[Memory] What: Memory Will characters be viewing the memory or experiencing it?: Experiencing Warning, this memory contains: Feels, sadness, implied death
Thursdays at three.
It’s a constant. You’ve never been good with time. You linger. You hear the word again in the irritated brogue of the one physician for whom you were always late on rounds whenever you catch sight of the watch-face on your wrist, the one you leave on the sides of sinks all over this place. You’re not very good with watches, either. But linger. He used to say it as if it were something to disapprove of, to wait with someone. Often fearful. Illness does that, it erodes the certainty that mortality is a very long way away, it brings home how very near it actually is. You’re meant to have minutes. It’s how this whole thing works, people have seconds, minutes if they’re lucky, it works on clockwork time but you’ve never been very good with either.

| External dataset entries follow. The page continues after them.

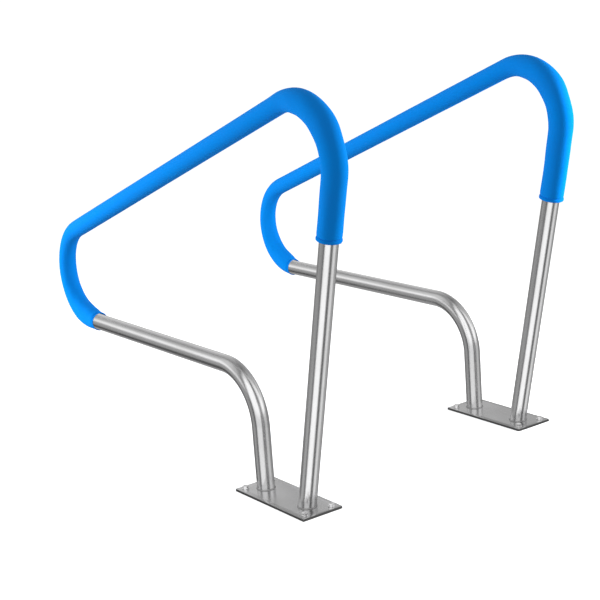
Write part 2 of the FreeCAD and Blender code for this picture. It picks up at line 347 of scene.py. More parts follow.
def knit_group() -> bpy.types.NodeTree:
    """A jersey knit's loops as height, with the furrows between them, which the cloth darkens as
    painted shade, and soft fibre noise.
    """
    inputs = {"Place": (0.0, 0.0, 0.0), "Loop": 0.9 * MM, "Slant": 1.1}
    graph, given, result = new_group("knit", inputs, ("Height", "Furrow Shade", "Patches"))
    split = graph.node("ShaderNodeSeparateXYZ")
    graph.link(given.outputs["Place"], split.inputs[0])
    turns = graph.maths("DIVIDE", FULL_TURN, given.outputs["Loop"])
    along = graph.maths("MULTIPLY", split.outputs["X"], turns)
    across = graph.maths("MULTIPLY", split.outputs["Y"], turns)
    wale = graph.maths("COSINE", across)
    lean = graph.maths("MULTIPLY", wale, given.outputs["Slant"])
    course = graph.maths("SINE", graph.maths("ADD", along, lean))
    ribs = graph.maths("MULTIPLY_ADD", course, 0.5, 0.5)
    twice = graph.maths("COSINE", graph.maths("MULTIPLY", across, 2.0))
    rows = graph.maths("MULTIPLY_ADD", twice, -0.25, 0.75)
    loops = graph.maths("MULTIPLY", ribs, rows)
    fibres = graph.noise(given.outputs["Place"], 2600.0, detail=2.0)
    height = graph.maths("MULTIPLY_ADD", fibres, 0.35, loops)
    graph.link(height, result.inputs["Height"])
    graph.link(graph.maths("SUBTRACT", 1.0, loops), result.inputs["Furrow Shade"])
    graph.link(graph.noise(given.outputs["Place"], 14.0, detail=3.0), result.inputs["Patches"])
    return graph.tree


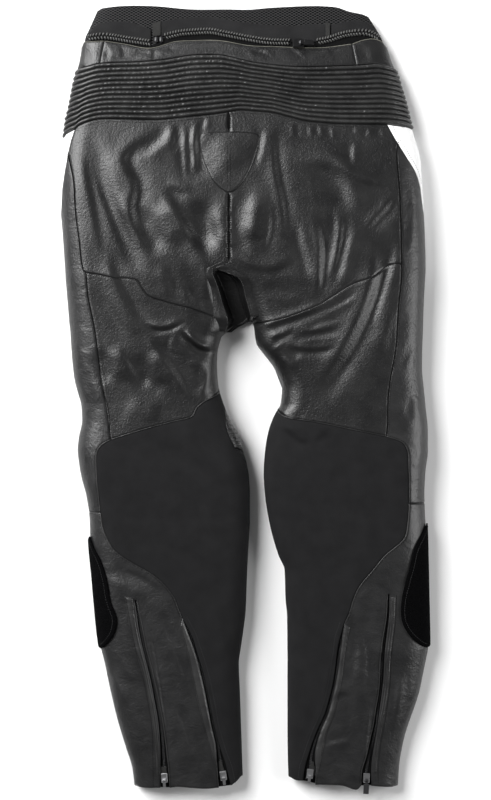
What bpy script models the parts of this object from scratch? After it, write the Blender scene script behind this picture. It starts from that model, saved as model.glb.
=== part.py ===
"""Black leather motorcycle trousers laid flat with the seat side up.

The garment is two flattened tubes that join above the crotch. Each half is unrolled from its outer
edge, so a panel is an outline in the unrolled cloth, and the same surface gives every panel its form.
Tables give places as across and down, in steps of the layout, from the upper left of the layout.
"""

import math

import bpy
import bmesh
import numpy as np
from mathutils import Matrix, Vector
from mathutils.geometry import delaunay_2d_cdt

# Driving sizes in metres
STEP = 0.0013  # one step of the layout
MIDDLE_ACROSS = 245.4405  # the layout's column above the origin
MIDDLE_DOWN = 399.2802  # the layout's row above the origin
LEATHER = 0.0018  # wall of a leather panel
FABRIC = 0.0014  # wall of stretch fabric and mesh
TAPE = 0.001  # wall of a zip tape
SHIELD = 0.0026  # wall of the seat shield
PATCH = 0.0016  # wall of a hook and loop patch
SEAM_GAP = 0.0003  # between two panels at a seam
CELL = 0.019  # the spacing of points in a panel of the upper side
CELL_UNDER = 0.034  # the same on the plain underside
KNOT = 0.019  # the longest stretch of seam between two of its points
EDGE_ROUND = 0.034  # how far in from the outline the upper side is rounded
EDGE_UNDER = 0.012  # the same on the underside
EDGE_SHARE = 0.42  # height of the outline's edge as a share of the thickness
CROWN = 0.005  # how much higher the middle is than the rounded edge
WRAP = 0.03  # how far the side panels reach round to the front
WRAP_CALF = 0.05  # the same for the calf panels
ACCORDION_RIBS = 12
RIB_RISE = 0.0011  # how far an accordion rib stands out from the panel's plain line

# Outline of the left half: down, outer edge, inner edge
LEFT_EDGE = (
    (2, 97, 229), (14, 91.6, 229), (26, 86.2, 229), (38, 81.4, 229), (50, 80.6, 229), (60, 79, 229),
    (75, 75.5, 229), (90, 72, 229), (105, 69.5, 229), (120, 66, 229), (139, 63.5, 229),
    (155, 62, 229), (175, 60.5, 229), (195, 60, 229), (240, 63, 229), (262, 64.5, 229),
    (268, 65, 226), (275, 65.3, 214.5), (291, 66.5, 219), (308, 68, 224), (320, 69, 227.5),
    (330, 70, 226), (337, 70.5, 221.5), (359, 72, 217), (380, 74.5, 217.7), (392, 77.5, 219.6),
    (405, 81, 224), (420, 82, 230), (438, 78.6, 239.6), (450, 77.5, 243), (464, 79, 247),
    (480, 82, 249.3), (495, 86, 250), (520, 89.5, 250), (540, 90, 249), (579, 93.5, 247),
    (608, 96, 246), (645, 100, 241.5), (664, 104.5, 239), (692, 110.3, 240), (720, 117, 241),
    (750, 126, 242), (768, 131.6, 242.6), (790, 134.4, 243.5),
)
# Outline of the right half: down, outer edge, inner edge
RIGHT_EDGE = (
    (2, 364, 229), (14, 371.5, 229), (26, 379, 229), (38, 385.4, 229), (50, 388.6, 229),
    (60, 391.8, 229), (75, 397.5, 229), (90, 402, 229), (105, 406.5, 229), (120, 410, 229),
    (129, 412.3, 229), (139, 415, 229), (150, 418.5, 229), (165, 421, 229), (180, 422, 229),
    (240, 425, 229), (262, 425.6, 229), (270, 425.6, 229.6), (276, 425.3, 236), (282, 425, 241.5),
    (300, 424, 245.5), (322, 423.3, 253), (344, 422.6, 256.5), (352, 422.3, 262), (368, 422.2, 274),
    (389, 424, 282), (404, 425.5, 280.6), (413, 426.5, 275.5), (429, 428, 269), (451, 428, 265),
    (473, 425.5, 263.6), (496, 424.6, 265), (521, 425.6, 269), (538, 426.2, 273), (557, 426.6, 279),
    (570, 427, 284.5), (600, 427.6, 285.5), (615, 428, 287), (647, 428.6, 287.4), (660, 426.4, 287.5),
    (675, 423.4, 287.5), (690, 420.4, 287.5), (705, 416, 287.5), (720, 410.6, 287.5), (735, 405.8, 287.5),
    (750, 402.4, 287.7), (765, 400, 288), (790, 398.4, 289),
)
# Where the front ends on the inner side, which differs from the back's edge round the crotch
LEFT_FRONT = ((262, 229), (282, 230), (300, 234), (312, 240), (317, 246), (320, 242.5), (325, 237),
              (330, 229), (337, 221.5))
RIGHT_FRONT = ((262, 229), (282, 230), (300, 234), (312, 240), (317, 246), (320, 250.5),
               (325, 254), (337, 255.6))
# Thickness laid flat: down, thickness in mm, how far the back's and the front's inner edges are closed
BODY = (
    (2, 22, 0, 0), (40, 24, 0, 0), (70, 31, 0, 0), (105, 36, 0, 0), (139, 40, 0, 0), (200, 44, 0, 0),
    (262, 45, 0, 0), (275, 45, 0.35, 0), (290, 44, 0.8, 0), (305, 43, 1, 0), (318, 42.6, 1, 0.15),
    (340, 42, 1, 1), (400, 40, 1, 1), (460, 41, 1, 1), (520, 39, 1, 1), (600, 35, 1, 1),
    (680, 30, 1, 1), (740, 26, 1, 1), (790, 22, 1, 1),
)
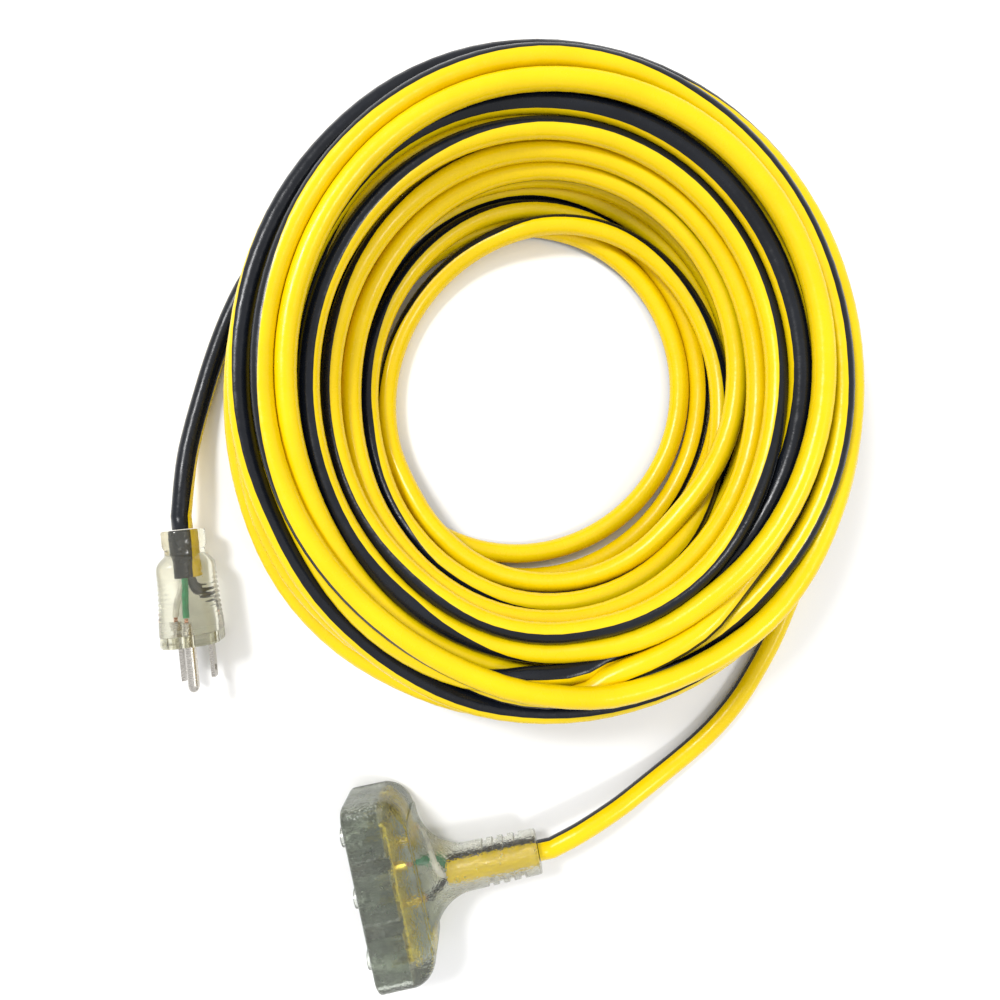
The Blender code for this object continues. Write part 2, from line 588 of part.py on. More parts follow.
# ---- plug --------------------------------------------------------------------------------------
def plug_rings(inset, x_start, x_end):
    """Rings of the plug's skin, local X forward and 0 at the front face."""
    back = -PLUG_LENGTH
    collar = back + PLUG_COLLAR_LENGTH
    waist = collar + PLUG_WAIST_LENGTH
    shoulder = waist + PLUG_SHOULDER_LENGTH
    neck = PLUG_NECK_DIAMETER / 2
    thin = PLUG_WAIST_DIAMETER / 2
    wide_y, wide_z = PLUG_SHOULDER_WIDTH / 2, PLUG_SHOULDER_HEIGHT / 2
    end = neck - PLUG_COLLAR_CHAMFER
    stations = [(back, end, end, neck), (back + 2 * PLUG_COLLAR_CHAMFER, neck, neck, neck),
                (collar - PLUG_COLLAR_SLOPE, neck, neck, neck), (collar, thin, thin, thin),
                (waist, thin, thin, thin)]
    for step in range(1, 5):
        share = step / 4
        ease = math.sin(math.pi / 2 * share)
        y = thin + (wide_y - thin) * ease
        z = thin + (wide_z - thin) * ease
        corner = thin + (PLUG_CORNER_RADIUS - thin) * share
        stations.append((waist + (shoulder - waist) * share, y, z, corner))
    front_y, front_z = PLUG_WIDTH / 2, PLUG_HEIGHT / 2
    stations.append((-PLUG_EDGE_RADIUS, front_y, front_z, PLUG_CORNER_RADIUS))
    trim = PLUG_EDGE_RADIUS / 2
    stations.append((0.0, front_y - trim, front_z - trim, PLUG_CORNER_RADIUS))
    return [rounded_ring(x, y - inset, z - inset, max(corner - inset, 0.001))
            for x, y, z, corner in trimmed(stations, x_start, x_end)]


def add_plug_body(frame):
    """The clear moulded body, open at the front, and the face that closes it."""
    body = add_object("plug_housing", loft("plug_housing", plug_rings(0.0, -PLUG_LENGTH, FACE_BACK - GAP)),
                      CLEAR_WARM, frame)
    cavity = plug_rings(PLUG_WALL, PLUG_BORE_END, FACE_BACK - 2 * GAP)
    cavity.append([(x + OVERRUN, y, z) for x, y, z in cavity[-1]])
    boolean(body, add_tool("plug_cavity_cut", loft("plug_cavity_cut", cavity), frame))
    bore = cylinder_mesh("plug_bore_cut", NECK_BORE, -PLUG_LENGTH - OVERRUN, PLUG_BORE_END + OVERRUN)
    boolean(body, add_tool("plug_bore_cut", bore, frame))
    face = add_object("plug_face", loft("plug_face", plug_rings(0.0, FACE_BACK, 0.0)), CLEAR_WARM, frame)
    for pole, side, width in (("hot", 1, HOT_BLADE), ("neutral", -1, NEUTRAL_BLADE)):
        half_y = BLADE_THICKNESS / 2 + GAP
        half_z = width / 2 + GAP
        y = side * SLOT_SPACING / 2
        low = (FACE_BACK - OVERRUN, y - half_y, -BLADE_DROP - half_z)
        high = (OVERRUN, y + half_y, -BLADE_DROP + half_z)
        boolean(face, add_tool(f"plug_{pole}_cut", box_mesh(f"plug_{pole}_cut", low, high), frame))
    hole = cylinder_mesh("plug_pin_cut", PIN_DIAMETER + 2 * GAP, FACE_BACK - OVERRUN, OVERRUN,
                         0.0, EARTH_RISE - BLADE_DROP)
    boolean(face, add_tool("plug_pin_cut", hole, frame))


def add_blade(frame, pole, side, width):
    """A flat blade with rounded tip corners, a hole near the tip and its barrel behind the face."""
    y = side * SLOT_SPACING / 2
    half = width / 2
    back = PLUG_BARREL_FRONT - BLADE_TAIL
    radius = BLADE_TIP_RADIUS
    outline = [(back, -BLADE_DROP - half), (BLADE_REACH - radius, -BLADE_DROP - half)]
    for centre_z, start in ((-BLADE_DROP - half + radius, -90), (-BLADE_DROP + half - radius, 0)):
        for step in range(1, 4):
            angle = math.radians(start + 30 * step)
            x = BLADE_REACH - radius + radius * math.cos(angle)
            outline.append((x, centre_z + radius * math.sin(angle)))
    outline += [(back, -BLADE_DROP + half)]
    name = f"plug_{pole}_blade"
    blade_mesh = prism(name, outline, "Y", y - BLADE_THICKNESS / 2, y + BLADE_THICKNESS / 2)
    blade = add_object(name, blade_mesh, NICKEL, frame)
    barrel = cylinder_mesh(f"{name}_barrel", BARREL_DIAMETER, PLUG_BARREL_REAR, PLUG_BARREL_FRONT,
                           y, -BLADE_DROP, 16)
    boolean(blade, add_tool(f"{name}_barrel", barrel, frame), "UNION")
    bore = cylinder_mesh(f"{name}_bore", BARREL_BORE, PLUG_BARREL_REAR - OVERRUN, back - PLUG_BORE_FLOOR,
                         y, -BLADE_DROP, 16)
    boolean(blade, add_tool(f"{name}_bore", bore, frame))
    hole_x = BLADE_REACH - BLADE_HOLE_FROM_TIP
    hole_radius = BLADE_HOLE / 2
    ring = []
    for i in range(16):
        angle = 2 * math.pi * i / 16
        x = hole_x + hole_radius * math.cos(angle)
        ring.append((x, -BLADE_DROP + hole_radius * math.sin(angle)))
    hole = prism(f"{name}_hole", ring, "Y", y - BLADE_THICKNESS, y + BLADE_THICKNESS)
    boolean(blade, add_tool(f"{name}_hole", hole, frame))


def add_earth_pin(frame):
    """The round earth pin with its domed tip and its barrel behind the face."""
    z = EARTH_RISE - BLADE_DROP
    radius = PIN_DIAMETER / 2
    back = PLUG_BARREL_FRONT - BLADE_TAIL
    profile = [(back, radius), (PIN_REACH - PIN_TIP, radius)]
    for step in range(1, 5):
        angle = math.pi / 2 * step / 5
        profile.append((PIN_REACH - PIN_TIP + PIN_TIP * math.sin(angle), radius * math.cos(angle)))
    rings = []
    for x, ring_radius in profile:
        ring = []
        for i in range(20):
            angle = 2 * math.pi * i / 20
            ring.append((x, ring_radius * math.cos(angle), z + ring_radius * math.sin(angle)))
        rings.append(ring)
    pin = add_object("plug_earth_pin", loft("plug_earth_pin", rings), NICKEL, frame)
    barrel = cylinder_mesh("plug_pin_barrel", BARREL_DIAMETER, PLUG_BARREL_REAR, PLUG_BARREL_FRONT,
                           0.0, z, 16)
    boolean(pin, add_tool("plug_pin_barrel", barrel, frame), "UNION")
    bore = cylinder_mesh("plug_pin_bore", BARREL_BORE, PLUG_BARREL_REAR - OVERRUN, back - PLUG_BORE_FLOOR,
                         0.0, z, 16)
    boolean(pin, add_tool("plug_pin_bore", bore, frame))


def add_plug_wiring(frame):
    """Jacket end, three conductors and their bare ends inside the plug."""
    jacket = tube_mesh("plug_jacket_end", CORD_DIAMETER, JACKET_BORE, -PLUG_LENGTH, PLUG_JACKET_X)
    add_object("plug_jacket_end", jacket, YELLOW_PVC, frame)
    half = SLOT_SPACING / 2
    pin_z = EARTH_RISE - BLADE_DROP
    ends = {"hot": (half, -BLADE_DROP), "neutral": (-half, -BLADE_DROP), "earth": (0.0, pin_z)}
    angles = {"hot": -30, "neutral": 210, "earth": 90}
    for pole, (y_end, z_end) in ends.items():
        y, z = core_offset(angles[pole])
        route = [(PLUG_JACKET_X - depth, y, z) for depth in PLUG_CORE_TUCK]
        span = PLUG_CORE_END - PLUG_JACKET_X
        for share in (0.25, 0.5, 0.75):
            ease = share * share * (3 - 2 * share)
            route.append((PLUG_JACKET_X + span * share, y + (y_end - y) * ease, z + (z_end - z) * ease))
        route.append((PLUG_CORE_END, y_end, z_end))
        points = smooth_points(route, WIRE_POINT_SPACING)
        look = CORE_COLOURS[pole]
        add_tube(f"plug_{pole}_conductor", points, CORE_DIAMETER, look, WIRE_RESOLUTION, frame)
        bottom = PLUG_BARREL_FRONT - BLADE_TAIL - PLUG_BORE_FLOOR
        strand = [(PLUG_CORE_END + GAP, y_end, z_end), (bottom - GAP, y_end, z_end)]
        add_tube(f"plug_{pole}_strands", strand, STRAND_DIAMETER, COPPER, WIRE_RESOLUTION, frame)


def add_plug():
    frame = bpy.data.objects.new("plug_frame", None)
    bpy.context.collection.objects.link(frame)
    turn = Matrix.Rotation(PLUG_HEADING, 4, "Z") @ Matrix.Rotation(PLUG_ROLL, 4, "X")
    frame.matrix_world = Matrix.Translation(PLUG_POSITION) @ turn
    add_plug_body(frame)
    add_blade(frame, "hot", 1, HOT_BLADE)
    add_blade(frame, "neutral", -1, NEUTRAL_BLADE)
    add_earth_pin(frame)
    add_plug_wiring(frame)
    return frame


# ---- cord --------------------------------------------------------------------------------------
def coil_point(angle, offset, z):
    """A point of the coil: an angle round it, and an outward offset from its innermost turn."""
    share = offset / ((COIL_GROUND_TURNS - 1) * CORD_DIAMETER)
    blend = [a + (b - a) * share for a, b in zip(COIL_INNER_RADII, COIL_OUTER_RADII)]
    centre = [a + (b - a) * share for a, b in zip(COIL_CENTRE_INNER, COIL_CENTRE_OUTER)]
    flat = Vector((blend[0] * math.cos(angle), blend[1] * math.sin(angle), 0.0))
    flat.rotate(Matrix.Rotation(COIL_TURN, 3, "Z"))
    return Vector((centre[0] + flat.x, centre[1] + flat.y, z))


def coil_section():
    """The outline across the heap of turns, as (outward offset, height)."""
    radius = CORD_DIAMETER / 2
    rise = CORD_DIAMETER * math.sqrt(3) / 2
    top = radius + (COIL_ROWS - 1) * rise
    outer = (COIL_GROUND_TURNS - 1) * CORD_DIAMETER
    ridge_in = COIL_RIDGE_START * CORD_DIAMETER
    ridge_out = COIL_RIDGE_END * CORD_DIAMETER
    shoulder = radius + (COIL_ROWS - 4) * rise
    return [(-0.7 * radius, 0.0), (-radius, radius), (-0.8 * radius, 1.6 * radius),
            (ridge_in - radius, top), (ridge_in + 0.4 * radius, top + 0.85 * radius),
            (ridge_out - radius, top + radius), (ridge_out + radius, top + 0.3 * radius),
            (outer, shoulder + 2.2 * radius), (outer + 0.9 * radius, shoulder + 0.9 * radius),
            (outer + radius, shoulder), (outer + radius, radius), (outer + 0.7 * radius, 0.0)]


def add_coil(ports):
    """The wound part of the cord: one turned ring, with a short straight port for each tail."""
    bm = bmesh.new()
    rings = []
    for station in range(COIL_STATIONS):
        angle = 2 * math.pi * station / COIL_STATIONS
        rings.append([bm.verts.new(coil_point(angle, offset, z)) for offset, z in coil_section()])
    count = len(rings[0])
    for near, far in zip(rings, rings[1:] + rings[:1]):
        for i in range(count):
            j = (i + 1) % count
            bm.faces.new((near[i], near[j], far[j], far[i]))
    coil = add_object("cord_coil", mesh_from("cord_coil", bm), YELLOW_PVC)
    for name, (mouth, inward) in ports.items():
        inward = inward.normalized()
        port = cylinder_mesh(name, CORD_DIAMETER, 0.0, COIL_PORT_LENGTH, 0.0, 0.0, 12)
        tool = add_tool(name, port)
        tool.matrix_world = Matrix.Translation(mouth) @ inward.to_track_quat("X", "Z").to_matrix().to_4x4()
        boolean(coil, tool, "UNION")


def tail_route(route, top):
    """A tail's points, lying on the ground wherever their height share is 0."""
    ground = CORD_DIAMETER / 2
    return [Vector((x, y, ground + share * (top - ground))) for x, y, share in route]


def add_cord(plug_frame):
    """The two free lengths and the coil between them, straight where they leave tap and plug."""
    neck = Vector((NECK_END_X + GAP, 0.0, AXIS_Z))
    tap_lead = neck + Vector((CORD_LEAD, 0.0, 0.0))
    tap_points = [neck] + smooth_points([tap_lead] + tail_route(TAP_TAIL, AXIS_Z), TAIL_POINT_SPACING)
    add_tube("cord_tap_tail", tap_points, CORD_DIAMETER, YELLOW_PVC, TUBE_RESOLUTION)
    plug_neck = plug_frame.matrix_world @ Vector((-PLUG_LENGTH - GAP, 0.0, 0.0))
    plug_lead = plug_frame.matrix_world @ Vector((-PLUG_LENGTH - GAP - CORD_LEAD, 0.0, 0.0))
    plug_route = tail_route(PLUG_TAIL, PLUG_POSITION[2])
    plug_points = smooth_points(plug_route + [plug_lead], TAIL_POINT_SPACING)
    plug_points.append(plug_neck)
    add_tube("cord_plug_tail", plug_points, CORD_DIAMETER, YELLOW_PVC, TUBE_RESOLUTION)
    tap_way = (tap_points[-1] - tap_points[-2]).normalized()
    plug_way = (plug_points[0] - plug_points[1]).normalized()
    add_coil({
        "cord_tap_port": (tap_points[-1] + GAP * tap_way, tap_way),
        "cord_plug_port": (plug_points[0] + GAP * plug_way, plug_way),
    })


def main():
    for old in list(bpy.data.objects):
        bpy.data.objects.remove(old, do_unlink=True)
    add_tap()
    frame = add_plug()
    bpy.context.view_layer.update()
    add_cord(frame)


main()
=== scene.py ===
"""Looks of the three-outlet extension cord: striped cord, clear tap and clear plug.

Metres and radians, in the frame of the CAD model: the tap's axis is X, its middle is at Y = 0,
and the floor is Z = 0.  The camera stands over the coil, looking straight down.
"""
import math

import bmesh
import bpy
import numpy as np
from mathutils import Matrix, Vector


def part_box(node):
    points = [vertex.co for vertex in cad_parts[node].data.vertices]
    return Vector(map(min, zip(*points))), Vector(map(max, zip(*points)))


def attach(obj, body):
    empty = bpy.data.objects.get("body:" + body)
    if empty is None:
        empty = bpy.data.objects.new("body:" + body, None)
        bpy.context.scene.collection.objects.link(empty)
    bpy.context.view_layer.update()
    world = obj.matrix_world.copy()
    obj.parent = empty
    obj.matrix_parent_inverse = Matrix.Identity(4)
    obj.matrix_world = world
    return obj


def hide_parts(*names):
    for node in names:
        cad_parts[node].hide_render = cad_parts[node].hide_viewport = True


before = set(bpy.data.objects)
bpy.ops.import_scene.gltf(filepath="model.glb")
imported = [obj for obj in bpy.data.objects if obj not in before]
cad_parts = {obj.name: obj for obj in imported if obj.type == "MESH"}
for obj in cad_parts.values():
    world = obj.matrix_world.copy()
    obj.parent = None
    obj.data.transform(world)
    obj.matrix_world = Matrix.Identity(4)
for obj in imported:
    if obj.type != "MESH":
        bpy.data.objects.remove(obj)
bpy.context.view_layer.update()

# ---- cord, as in the CAD ---------------------------------------------------------------------
CORD = 0.0088                          # diameter
RADIUS = CORD / 2
CORD_SIDES, JACKET_SIDES = 16, 32      # flat sides of the round cord and of its stripped ends
GAP = 0.0003                           # left between a housing and what enters it
TAP_EXIT = (0.04155, 0.0, 0.015)       # the cord leaves the tap here, along X
CORD_LEAD = 0.006                      # straight length where the cord leaves the tap and the plug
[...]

Thursdays at three. It’s the one appointment you’re very good at keeping. You’ve dwelled here. It’s not visiting hours but you don’t much track visiting hours, you needn’t, in the coat that still feels a little silly, a little impossible. You visit the ones who don’t have visitors in what time you have (there it is again, time, as if it’ll run out) besides the ones you must see. You smile, it’s apologetic, you don’t quite meet the man’s eyes as you make your apologies, your excuses, you look instead at the hill of his feet in hospital blankets, the paraphernalia of the rehabilitation specialists. You can feel the censure of your grandfather from somewhere very far off. He’s fond of eye-contact.
But it’s Thursday. At three. And your shoes, the heel flaps a little, parting from the rest of the rubber of the sole, they’re old, they’re comfortable, you’re not in the habit of replacing things often and you’ve meant to attend to the heel you just simply ...haven’t got there yet. Your shoes, they squeak on linoleum and you’ve a passing moment with the nurse, the one who rules this place with a rod of something alike to iron, but fiercer. She has an expression your grandmother would like to borrow, actually but she allows you because you’ve the white coat and - you suspect this carries more weight - it’s nearly over, you see. Your Thursday appointments.
He’s ill. The man in the bed, behind the curtain. He’s a large man. Or, he was a large man. His bones are folded into his skin now, slack and the sun damage is visible. He used to stand tall enough to blot out the sun, now he’s pale, a greyish yellow against the livid white of the pillowcase. You can see his scalp through the strands of his hair, a pale, rather vulnerable pink and he looks old, the tissue of skin bruised like violet petals, although he’s not even sixty.
There are no bars here. No plastic glass, no phone someone else has muttered into not ten minutes back, fervent, the sorts of wishes and promises people make into a mouthpiece, hoping some of what they mean transmits along the wire to the person behind all of that. They made him into someone else, for a while. But there’s no orange here. He’s handcuffed to the bed, but that’s symbolic. There’s nowhere for someone like him to go.
You sit. The chair is plastic, it has no give in it, but you sit and you’ve no intention of going anywhere. You don’t have ten minutes and then a bell, you haven’t plastic tables or a guard to tap a clock. You’ve a white coat and the doors mean nothing. There’s no glass here, where the dying live. Perhaps it would be less cruel, if they did. Less potent. Glass blots out the impact. Of tears. Of touch. Of all the recriminations or consequences or missed opportunities. You’d many of them, the first time you sat behind it. That first Thursday. It’s been the same for months, and you’re not sure how many Thursdays you’ve left.
But you reach, for the swollen fingers curled into his palm, the surprised, pleased look that opens on his face, tired gratitude. You’ve Thursday and it’s three and really, it could be all the time in the world but it wouldn’t really, be enough.